**What is needed**
Across the material below, how many lines contain the word "Blender"? Give only the number.

━━━

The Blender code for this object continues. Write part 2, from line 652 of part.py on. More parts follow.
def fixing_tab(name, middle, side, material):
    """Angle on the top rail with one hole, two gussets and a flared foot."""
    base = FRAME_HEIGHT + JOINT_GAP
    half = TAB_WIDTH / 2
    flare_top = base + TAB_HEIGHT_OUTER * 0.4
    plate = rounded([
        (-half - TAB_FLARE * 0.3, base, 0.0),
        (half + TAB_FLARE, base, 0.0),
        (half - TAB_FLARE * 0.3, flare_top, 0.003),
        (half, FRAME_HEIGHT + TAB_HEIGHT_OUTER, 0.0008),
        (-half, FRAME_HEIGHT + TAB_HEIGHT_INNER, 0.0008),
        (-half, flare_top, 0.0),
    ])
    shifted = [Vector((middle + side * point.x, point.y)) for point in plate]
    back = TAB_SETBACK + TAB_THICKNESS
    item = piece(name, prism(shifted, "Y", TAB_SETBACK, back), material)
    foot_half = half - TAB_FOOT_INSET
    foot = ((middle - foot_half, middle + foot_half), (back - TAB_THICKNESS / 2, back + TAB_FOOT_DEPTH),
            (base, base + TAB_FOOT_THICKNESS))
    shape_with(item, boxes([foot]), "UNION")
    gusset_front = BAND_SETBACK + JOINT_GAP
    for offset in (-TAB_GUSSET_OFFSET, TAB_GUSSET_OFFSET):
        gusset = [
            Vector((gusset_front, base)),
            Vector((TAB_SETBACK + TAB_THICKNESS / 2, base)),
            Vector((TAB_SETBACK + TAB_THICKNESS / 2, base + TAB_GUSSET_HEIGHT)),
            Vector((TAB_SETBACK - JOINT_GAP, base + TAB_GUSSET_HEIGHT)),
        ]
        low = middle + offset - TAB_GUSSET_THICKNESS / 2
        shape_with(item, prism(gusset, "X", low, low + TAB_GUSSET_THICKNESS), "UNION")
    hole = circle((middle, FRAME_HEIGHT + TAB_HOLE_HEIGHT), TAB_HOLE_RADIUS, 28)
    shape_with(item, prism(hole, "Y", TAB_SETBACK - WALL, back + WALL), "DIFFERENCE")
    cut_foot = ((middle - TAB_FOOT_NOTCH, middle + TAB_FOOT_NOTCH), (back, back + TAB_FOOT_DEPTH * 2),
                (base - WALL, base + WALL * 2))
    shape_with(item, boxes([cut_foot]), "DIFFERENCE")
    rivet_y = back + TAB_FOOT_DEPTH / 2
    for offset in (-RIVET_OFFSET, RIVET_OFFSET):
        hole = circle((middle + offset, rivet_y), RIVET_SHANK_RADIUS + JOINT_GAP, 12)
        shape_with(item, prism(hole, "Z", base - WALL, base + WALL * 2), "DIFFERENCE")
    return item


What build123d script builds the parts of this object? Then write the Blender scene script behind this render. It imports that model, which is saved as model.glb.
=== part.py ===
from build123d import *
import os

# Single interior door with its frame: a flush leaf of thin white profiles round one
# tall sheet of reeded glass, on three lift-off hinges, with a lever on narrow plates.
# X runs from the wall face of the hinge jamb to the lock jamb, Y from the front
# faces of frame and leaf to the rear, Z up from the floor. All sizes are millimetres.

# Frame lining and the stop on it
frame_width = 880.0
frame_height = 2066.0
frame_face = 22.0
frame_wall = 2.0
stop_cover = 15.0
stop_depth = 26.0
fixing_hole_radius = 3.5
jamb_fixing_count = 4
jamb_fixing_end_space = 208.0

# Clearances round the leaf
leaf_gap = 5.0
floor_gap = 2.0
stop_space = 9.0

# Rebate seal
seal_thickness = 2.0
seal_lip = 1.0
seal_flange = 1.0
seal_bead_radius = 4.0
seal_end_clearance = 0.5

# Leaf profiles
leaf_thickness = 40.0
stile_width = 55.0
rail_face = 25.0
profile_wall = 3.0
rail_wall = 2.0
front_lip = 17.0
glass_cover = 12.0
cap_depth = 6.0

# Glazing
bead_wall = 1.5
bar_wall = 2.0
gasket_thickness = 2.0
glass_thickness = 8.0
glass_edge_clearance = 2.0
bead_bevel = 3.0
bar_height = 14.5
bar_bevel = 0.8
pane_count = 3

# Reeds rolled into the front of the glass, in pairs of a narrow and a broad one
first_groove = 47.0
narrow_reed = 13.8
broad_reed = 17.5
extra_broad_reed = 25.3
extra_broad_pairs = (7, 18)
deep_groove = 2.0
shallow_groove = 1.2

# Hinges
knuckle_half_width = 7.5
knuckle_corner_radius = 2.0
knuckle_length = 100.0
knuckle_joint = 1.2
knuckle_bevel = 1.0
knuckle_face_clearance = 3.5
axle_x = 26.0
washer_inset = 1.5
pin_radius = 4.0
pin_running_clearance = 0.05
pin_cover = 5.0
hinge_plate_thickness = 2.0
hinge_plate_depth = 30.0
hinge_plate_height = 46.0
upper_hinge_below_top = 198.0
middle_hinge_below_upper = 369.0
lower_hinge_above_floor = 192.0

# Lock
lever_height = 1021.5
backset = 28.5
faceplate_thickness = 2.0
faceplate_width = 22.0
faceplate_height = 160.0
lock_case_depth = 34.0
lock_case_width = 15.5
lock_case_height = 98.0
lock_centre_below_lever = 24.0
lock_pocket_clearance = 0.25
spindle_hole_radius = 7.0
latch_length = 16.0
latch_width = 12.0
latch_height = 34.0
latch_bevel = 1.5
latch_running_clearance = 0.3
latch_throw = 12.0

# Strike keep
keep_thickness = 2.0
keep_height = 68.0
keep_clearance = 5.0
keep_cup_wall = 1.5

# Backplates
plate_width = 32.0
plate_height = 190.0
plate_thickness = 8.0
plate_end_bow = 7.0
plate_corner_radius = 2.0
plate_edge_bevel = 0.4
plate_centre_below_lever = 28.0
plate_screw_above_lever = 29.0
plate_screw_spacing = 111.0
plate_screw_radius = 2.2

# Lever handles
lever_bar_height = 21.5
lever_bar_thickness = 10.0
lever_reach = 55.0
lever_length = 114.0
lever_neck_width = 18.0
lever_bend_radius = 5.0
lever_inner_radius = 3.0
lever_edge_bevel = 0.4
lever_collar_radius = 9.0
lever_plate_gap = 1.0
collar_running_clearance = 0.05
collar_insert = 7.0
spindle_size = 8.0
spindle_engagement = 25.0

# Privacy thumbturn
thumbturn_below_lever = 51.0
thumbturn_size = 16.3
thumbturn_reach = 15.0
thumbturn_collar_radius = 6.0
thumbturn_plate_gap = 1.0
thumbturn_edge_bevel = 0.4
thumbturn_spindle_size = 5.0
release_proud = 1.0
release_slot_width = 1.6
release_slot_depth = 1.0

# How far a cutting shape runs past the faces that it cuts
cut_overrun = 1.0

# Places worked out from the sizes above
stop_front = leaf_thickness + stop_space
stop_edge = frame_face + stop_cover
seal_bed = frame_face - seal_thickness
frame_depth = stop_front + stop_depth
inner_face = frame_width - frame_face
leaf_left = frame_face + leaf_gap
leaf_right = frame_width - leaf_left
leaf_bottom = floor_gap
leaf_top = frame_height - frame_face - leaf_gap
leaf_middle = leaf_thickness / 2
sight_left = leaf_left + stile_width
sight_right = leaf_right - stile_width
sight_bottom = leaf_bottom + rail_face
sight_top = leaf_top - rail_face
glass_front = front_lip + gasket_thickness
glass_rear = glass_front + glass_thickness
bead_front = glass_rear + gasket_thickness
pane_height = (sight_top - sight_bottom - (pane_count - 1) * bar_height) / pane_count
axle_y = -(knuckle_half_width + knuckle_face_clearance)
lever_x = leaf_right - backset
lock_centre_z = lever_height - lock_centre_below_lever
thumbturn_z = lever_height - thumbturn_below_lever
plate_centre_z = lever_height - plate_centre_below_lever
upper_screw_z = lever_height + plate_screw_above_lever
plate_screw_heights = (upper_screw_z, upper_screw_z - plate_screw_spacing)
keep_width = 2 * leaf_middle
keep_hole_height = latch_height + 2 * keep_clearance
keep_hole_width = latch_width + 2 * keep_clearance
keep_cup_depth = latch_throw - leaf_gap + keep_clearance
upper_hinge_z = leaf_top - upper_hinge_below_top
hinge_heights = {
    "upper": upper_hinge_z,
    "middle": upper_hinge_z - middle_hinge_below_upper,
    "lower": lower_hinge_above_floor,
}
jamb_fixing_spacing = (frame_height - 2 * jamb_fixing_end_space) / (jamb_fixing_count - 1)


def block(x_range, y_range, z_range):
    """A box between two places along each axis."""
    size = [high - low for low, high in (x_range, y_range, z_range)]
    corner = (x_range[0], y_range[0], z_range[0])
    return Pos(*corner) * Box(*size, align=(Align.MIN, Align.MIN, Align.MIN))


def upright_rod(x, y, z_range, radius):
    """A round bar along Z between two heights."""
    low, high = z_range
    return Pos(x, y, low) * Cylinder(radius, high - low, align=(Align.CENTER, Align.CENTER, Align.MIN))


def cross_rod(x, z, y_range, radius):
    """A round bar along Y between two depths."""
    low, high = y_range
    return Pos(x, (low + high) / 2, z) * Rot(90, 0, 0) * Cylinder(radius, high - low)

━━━

**Reply**
2